8. Ask Students How a Particular Discussion is Working
Don’t be afraid to periodically ask your students what’s good or bad about a particular discussion. How is it working/or not working for them? What could be improved? Use polls when you want feedback in real-time, or consider using surveys and Q&A forums to collect feedback. When you ask, be sure to acknowledge and act on their comments if needed.
This approach, while not specific to a particular discussion, is one of many best practices for online discussion boards and a technique that helps students feel like an active player in the course and lets them know they have a voice — both of which will motivate them to continue participating.

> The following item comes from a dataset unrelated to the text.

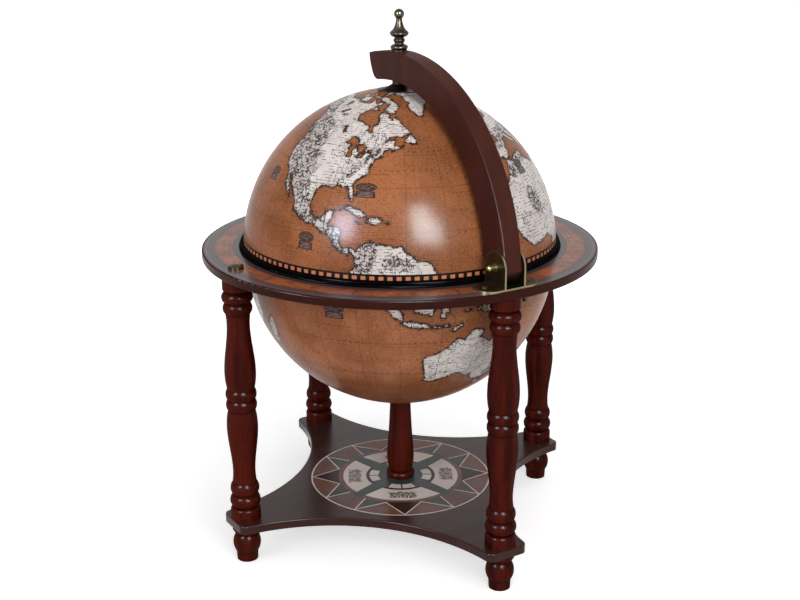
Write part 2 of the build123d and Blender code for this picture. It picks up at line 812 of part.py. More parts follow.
# ---------------------------------------------------------------- meridian arm
foot_rise = arm_foot_z - ring_top
tip_top = (-arm_overrun, ring_top + sqrt(arm_outer_radius**2 - (arm_overrun + arm_flare) ** 2))
tip_back = arm_overrun - arm_tip_slant
tip_foot = (-tip_back, sphere_height(arm_inner_radius, ring_top, tip_back))
tip_middle = (
    (tip_top[0] + tip_foot[0]) / 2 - arm_tip_bulge,
    (tip_top[1] + tip_foot[1]) / 2,
)
foot_outer = (arm_flare + sqrt(arm_outer_radius**2 - foot_rise**2), arm_foot_z)
foot_inner = (sqrt(arm_inner_radius**2 - foot_rise**2), arm_foot_z)
outer_start = degrees(asin(foot_rise / arm_outer_radius))
outer_end = degrees(acos(-(arm_overrun + arm_flare) / arm_outer_radius))
inner_start = degrees(asin(foot_rise / arm_inner_radius))
inner_end = degrees(acos(-tip_back / arm_inner_radius))

with BuildPart() as meridian_arm:
    with BuildSketch(Plane.YZ.offset(-arm_width / 2)) as arm_outline:
        with BuildLine():
            CenterArc(
                (arm_flare, ring_top), arm_outer_radius, outer_start, outer_end - outer_start
            )
            ThreePointArc(tip_top, tip_middle, tip_foot)
            CenterArc((0, ring_top), arm_inner_radius, inner_end, inner_start - inner_end)
            Line(foot_inner, foot_outer)
        make_face()
        fillet(arm_outline.vertices().group_by(Axis.Y)[0], arm_foot_rounding)
        fillet(arm_outline.vertices().sort_by_distance(tip_foot)[0], arm_tip_rounding)
    extrude(amount=arm_width)
    side_faces = meridian_arm.faces().filter_by(Axis.X)
    fillet(side_faces.edges(), arm_edge_rounding)
    with Locations((0, 0, arm_top)):
        Cylinder(
            pivot_radius + screw_hole_clearance,
            arm_depth + drill_reach,
            align=high,
            mode=Mode.SUBTRACT,
        )
    with BuildSketch(Plane.YZ.offset(-arm_width / 2)):
        with Locations((pin_y, pin_z)):
            Circle(bush_radius + screw_hole_clearance)
    extrude(amount=arm_width, mode=Mode.SUBTRACT)
meridian_arm.part.label = "meridian_arm"
export_step(meridian_arm.part, "parts/meridian_arm.step")

with BuildPart() as arm_bush:
    with BuildSketch(Plane.YZ.offset(-arm_width / 2)):
        with Locations((pin_y, pin_z)):
            Circle(bush_radius)
            Circle(pin_radius + running_clearance, mode=Mode.SUBTRACT)
    extrude(amount=arm_width)
arm_bush.part.label = "arm_bush"
export_step(arm_bush.part, "parts/arm_bush.step")

# ---------------------------------------------------------------------- finial
base_top = arm_top + finial_base_height
collar_crest = base_top + finial_collar_rise
collar_top_z = collar_crest + finial_collar_fall
bead_bottom = collar_top_z + finial_stem_length
bead_top = bead_bottom + finial_bead_height
bell_bottom = bead_top + finial_upper_stem_length
bell_flare = bell_bottom + finial_flare_height
bell_crest = bell_flare + finial_bell_rise
bell_shoulder = bell_crest + finial_shoulder_height
bell_throat = bell_shoulder + finial_throat_height
ball_centre = arm_top + finial_ball_height
ball_foot = ball_centre - sqrt(finial_ball_radius**2 - finial_neck_radius**2)
finial_top = ball_centre + finial_ball_radius

with BuildPart() as finial:
    with BuildSketch(turning_plane()):
        with BuildLine():
            Polyline(
                (0, finial_top),
                (0, arm_top),
                (finial_base_radius, arm_top),
                (finial_base_radius, base_top),
            )
            Spline(
                (finial_base_radius, base_top),
                (finial_collar_radius, collar_crest),
                (finial_stem_radius, collar_top_z),
            )
            Line((finial_stem_radius, collar_top_z), (finial_stem_radius, bead_bottom))
            bead(finial_stem_radius, finial_bead_radius, bead_bottom, bead_top)
            Line((finial_stem_radius, bead_top), (finial_stem_radius, bell_bottom))
            Spline(
                (finial_stem_radius, bell_bottom),
                (finial_flare_radius, bell_flare),
                (finial_bell_radius, bell_crest),
                (finial_shoulder_radius, bell_shoulder),
                (finial_throat_radius, bell_throat),
                (finial_neck_radius, ball_foot),
            )
            ThreePointArc(
                (finial_neck_radius, ball_foot),
                (finial_ball_radius, ball_centre),
                (0, finial_top),
            )
        make_face()
    revolve(axis=upright())
    with Locations((0, 0, arm_top)):
        Cylinder(
            stud_radius + screw_hole_clearance,
            stud_length + end_play,
            align=low,
            mode=Mode.SUBTRACT,
        )
finial.part.label = "finial"
export_step(finial.part, "parts/finial.step")

# ---------------------------------------------------------------- pole bearing
with BuildPart() as pivot_bolt:
    with Locations((0, 0, pivot_seat)):
        Cylinder(pivot_head_radius, pivot_head_height, align=high)
        Cylinder(pivot_radius, arm_top - pivot_seat, align=low)
    fillet(pivot_bolt.edges().group_by(Axis.Z)[0], pivot_head_rounding)
    with Locations((0, 0, arm_top)):
        Cylinder(stud_radius, stud_length, align=low)
pivot_bolt.part.label = "pivot_bolt"
export_step(pivot_bolt.part, "parts/pivot_bolt.step")

collar_bottom = dish_top + collar_gap
collar_top = sphere_height(arm_inner_radius, ring_top, collar_radius)

with BuildPart() as pivot_collar:
    with BuildSketch(Plane.XY.offset(collar_bottom)):
        Circle(collar_radius)
        Circle(pivot_radius + screw_hole_clearance, mode=Mode.SUBTRACT)
    extrude(amount=collar_top - collar_bottom)
pivot_collar.part.label = "pivot_collar"
export_step(pivot_collar.part, "parts/pivot_collar.step")

with BuildPart() as pole_bush:
    with BuildSketch(Plane.XY.offset(pole_bush_bottom)):
        Circle(pole_bush_radius)
    extrude(amount=dish_top - pole_bush_bottom)
    with BuildSketch(Plane.XY.offset(pole_bush_bottom)):
        Circle(pole_bush_flange_radius)
    extrude(amount=pole_bush_flange)
    with Locations((0, 0, pole_bush_bottom)):
        Cylinder(
            pivot_radius + running_clearance,
            dish_top - pole_bush_bottom,
            align=low,
            mode=Mode.SUBTRACT,
        )
pole_bush.part.label = "pole_bush"
export_step(pole_bush.part, "parts/pole_bush.step")

plate_ball_radius = dome_inner_radius - seat_gap
plate_top = dome_centre_z + plate_ball_radius
plate_edge_z = sphere_height(plate_ball_radius, dome_centre_z, pole_plate_radius)
plate_angle = degrees(asin(pole_plate_radius / plate_ball_radius))

with BuildPart() as pole_plate:
    with BuildSketch(turning_plane()):
        with BuildLine():
            Polyline(
                (0, plate_top),
                (0, pole_plate_bottom),
                (pole_plate_radius, pole_plate_bottom),
                (pole_plate_radius, plate_edge_z),
            )
            CenterArc((0, dome_centre_z), plate_ball_radius, 90 - plate_angle, plate_angle)
        make_face()
    revolve(axis=upright())
    with Locations((0, 0, pole_plate_bottom)):
        Cylinder(pole_hole_radius, pole_plate_thickness + drill_reach, align=low, mode=Mode.SUBTRACT)
pole_plate.part.label = "pole_plate"
export_step(pole_plate.part, "parts/pole_plate.step")

dish_ball_radius = globe_radius + seat_gap
dish_foot_z = sphere_height(dish_ball_radius, dome_centre_z, dish_radius)
dish_angle = degrees(asin(dish_radius / dish_ball_radius))
dish_waist = (dish_waist_radius, dish_foot_z + dish_rim + dish_waist_rise)

with BuildPart() as pole_dish:
    with BuildSketch(turning_plane()):
        with BuildLine():
            CenterArc((0, dome_centre_z), dish_ball_radius, 90, -dish_angle)
            Line((dish_radius, dish_foot_z), (dish_radius, dish_foot_z + dish_rim))
            ThreePointArc(
                (dish_radius, dish_foot_z + dish_rim), dish_waist, (dish_top_radius, dish_top)
            )
            Polyline(
                (dish_top_radius, dish_top),
                (0, dish_top),
                (0, dome_centre_z + dish_ball_radius),
            )
        make_face()
    revolve(axis=upright())
    with Locations((0, 0, dome_top)):
        Cylinder(pole_hole_radius, 2 * (dish_height + drill_reach), mode=Mode.SUBTRACT)
pole_dish.part.label = "pole_dish"
export_step(pole_dish.part, "parts/pole_dish.step")

# ------------------------------------------------------------------- upper half
edge_rise = dome_edge - dome_centre_z
outer_edge_angle = degrees(asin(edge_rise / globe_radius))
inner_edge_angle = degrees(asin(edge_rise / dome_inner_radius))

with BuildPart() as dome:
    with BuildSketch(turning_plane()):
        with BuildLine():
            CenterArc((0, dome_centre_z), globe_radius, outer_edge_angle, 90 - outer_edge_angle)
            Line((0, dome_top), (0, dome_top - globe_wall))
            CenterArc(
                (0, dome_centre_z), dome_inner_radius, 90, inner_edge_angle - 90
            )
            Line(
                (sqrt(dome_inner_radius**2 - edge_rise**2), dome_edge),
                (sqrt(globe_radius**2 - edge_rise**2), dome_edge),
            )
        make_face()
    revolve(axis=upright())
    with Locations((0, 0, dome_top)):
        Cylinder(pole_hole_radius, 2 * drill_reach, mode=Mode.SUBTRACT)
dome.part.label = "dome"
export_step(dome.part, "parts/dome.step")

lip_radius = globe_radius + glue_gap
lip_top = dome_edge + lid_rim_lip
skirt_top = dome_edge + lid_rim_skirt_height
skirt_radius = sqrt(dome_inner_radius**2 - (skirt_top - dome_centre_z) ** 2) - glue_gap
skirt_bore = skirt_radius - lid_rim_skirt

with BuildPart() as dome_rim:
    with BuildSketch(turning_plane()):
        with BuildLine():
            Polyline(
                (lip_radius, lip_top),
                (lip_radius, dome_edge),
                (skirt_radius, dome_edge),
                (skirt_radius, skirt_top),
                (skirt_bore, skirt_top),
                (skirt_bore, lid_rim_bottom),
                (lid_rim_outer_radius, lid_rim_bottom),
                (lid_rim_outer_radius, dome_edge),
            )
            ThreePointArc(
                (lid_rim_outer_radius, dome_edge),
                (lip_radius + lid_rim_shoulder_out, dome_edge + lid_rim_shoulder_up),
                (lip_radius, lip_top),
            )
        make_face()
    revolve(axis=upright())
dome_rim.part.label = "dome_rim"
export_step(dome_rim.part, "parts/dome_rim.step")
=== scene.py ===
"""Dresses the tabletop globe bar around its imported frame.

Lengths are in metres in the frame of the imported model: +Z up, the origin on the floor under the
middle of the globe, the lid hinge on the +Y side. Printed patterns are reckoned in millimetres.
"""

from __future__ import annotations

import json
import logging
import math
from dataclasses import dataclass, field
from enum import Enum
from functools import cached_property, partialmethod, reduce
from operator import mul, or_
from typing import Protocol

import bpy
import numpy as np
from mathutils import Matrix, Vector

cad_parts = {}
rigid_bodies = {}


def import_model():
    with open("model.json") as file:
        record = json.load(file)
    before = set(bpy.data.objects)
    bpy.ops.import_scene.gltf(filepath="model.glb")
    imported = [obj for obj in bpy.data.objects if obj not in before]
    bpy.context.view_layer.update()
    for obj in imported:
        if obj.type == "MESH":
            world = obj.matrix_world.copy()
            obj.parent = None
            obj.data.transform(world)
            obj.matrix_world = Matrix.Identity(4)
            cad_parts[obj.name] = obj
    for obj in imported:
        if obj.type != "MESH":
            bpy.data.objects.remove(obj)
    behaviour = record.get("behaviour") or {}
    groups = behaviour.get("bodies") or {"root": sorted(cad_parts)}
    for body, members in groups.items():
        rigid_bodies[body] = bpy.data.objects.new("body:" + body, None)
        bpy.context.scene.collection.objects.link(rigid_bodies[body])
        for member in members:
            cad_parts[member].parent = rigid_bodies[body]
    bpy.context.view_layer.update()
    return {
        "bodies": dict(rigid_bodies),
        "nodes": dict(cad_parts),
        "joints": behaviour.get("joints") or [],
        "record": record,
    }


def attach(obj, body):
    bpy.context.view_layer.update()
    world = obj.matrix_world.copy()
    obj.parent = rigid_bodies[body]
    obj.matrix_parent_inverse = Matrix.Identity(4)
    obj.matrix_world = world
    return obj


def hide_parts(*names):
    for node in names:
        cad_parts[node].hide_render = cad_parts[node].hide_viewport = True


LOG = logging.getLogger("globe_bar")
MM = 0.001

Colour = tuple[float, float, float, float]
Pair = tuple[float, float]
WHITE: Colour = (1.0, 1.0, 1.0, 1.0)


def tint(red: float, green: float, blue: float) -> Colour:
    """A screen's red, green and blue of 0 to 255 as the linear colour that a shader takes."""
    parts = (shown / 255.0 for shown in (red, green, blue))
    return (*(p / 12.92 if p <= 0.04045 else ((p + 0.055) / 1.055) ** 2.4 for p in parts), 1.0)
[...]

9. Respond to Students with a Question, Affirmation, or Feedback
To mimic face-to-face learning experiences online, be sure to respond frequently to your students, whether it’s private or public. This shows that you value them and allows you to identify at-risk students (but more on that soon!). Highlight the good points your students have made. Your interaction encourages students to post more often and stay engaged.
While discussion rubrics can help streamline the grading process, it’s important to provide additional feedback to students that the other students don’t see. This feedback might be a simple compliment on a good post, or it might be more in-depth coaching. Save qualitative feedback for students who have gone above and beyond expectations or when students are struggling.
It’s also tempting to respond only to early posters. It could be helpful to keep a running tally of who you have responded to each week, so that you’re sure to interact with everyone throughout the course and on an ongoing basis.
10. Try a Fishbowl Discussion
Just as you started the course in dynamic fashion, consider holding fishbowl discussions at the end of every course to provide students with an opportunity to discuss what they’ve learned. The fishbowl strategy is similar to a traditional discussion, but only half of the class participates in the discussion at a time (inside the fishbowl). The other half observes the ongoing discussion while pausing to reflect on given questions (outside the fishbowl).
This student-centered strategy continues to build comprehension, while developing group discussion skills. In the fishbowl, students practice responding to multiple viewpoints. Observations from students in the outer circle provide insight into what makes for effective small-group discussions.
To set up a fishbowl discussion online, you can break the class into multiple groups and hold real-time discussions of a particular topic or record that discussion session and have the observing group watch and reflect on it. You can also have students volunteer to join the discussion, and as they discuss the questions which can also be posted in the chat, the students who are listening take notes about what each speaker contributes to the discussion.